WROXTON


Wroxton is an extremely attractive village of local dark honey-coloured ironstone cottages, many of them thatched and dating from the early 17th and 18th centuries. Close to the Abbey Gates and in Church and Silver Streets the properties are somewhat older.


In the centre of the village is a small green with thatched cottages all round and a picture-postcard duck pond.

The imposing Grade II* listed All Saints' Church is thought to be chiefly 14th and 15th century.  It has traces of a medieval wall painting above the chancel screen.  The tower dates from 1748. Full information about All Saints' church can be found here.

To the south of the village is Wroxton College which is housed in the buildings and grounds of Wroxton Abbey. The building is a modernised 17th century Jacobean manor house which was built on the foundations of a 13th century Augustinian priory. Wroxton College is an overseas campus of the American Fairleigh Dickinson University.

In the Abbey grounds (which are normally open to the public) there is a dovecote in the style of a Gothic octagonal tower with battlements, sometimes referred to as the Wroxton Castle. As well as the dovecote thereare two other follies - an obelisk and a folly in the form of two 40ft towers with an arch between. 

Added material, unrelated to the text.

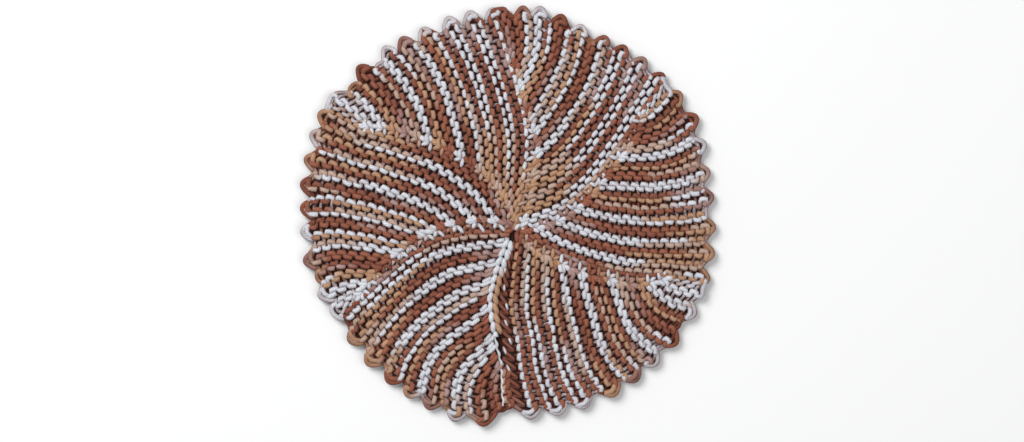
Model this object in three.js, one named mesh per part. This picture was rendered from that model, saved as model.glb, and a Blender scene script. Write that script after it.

On the western edge of the village, on the North Newington Road, is a 17th century guide post which gives directions (with carved hands) to Banbury, Chiping Norton (sic), London, and Stratford, and with various forms of sundial on each of the four sides.

Nearby is Wroxton ironstone quarry.

Wroxton is about 3 miles west of Banbury on the A422 Banbury to Stratford-upon-Avon road.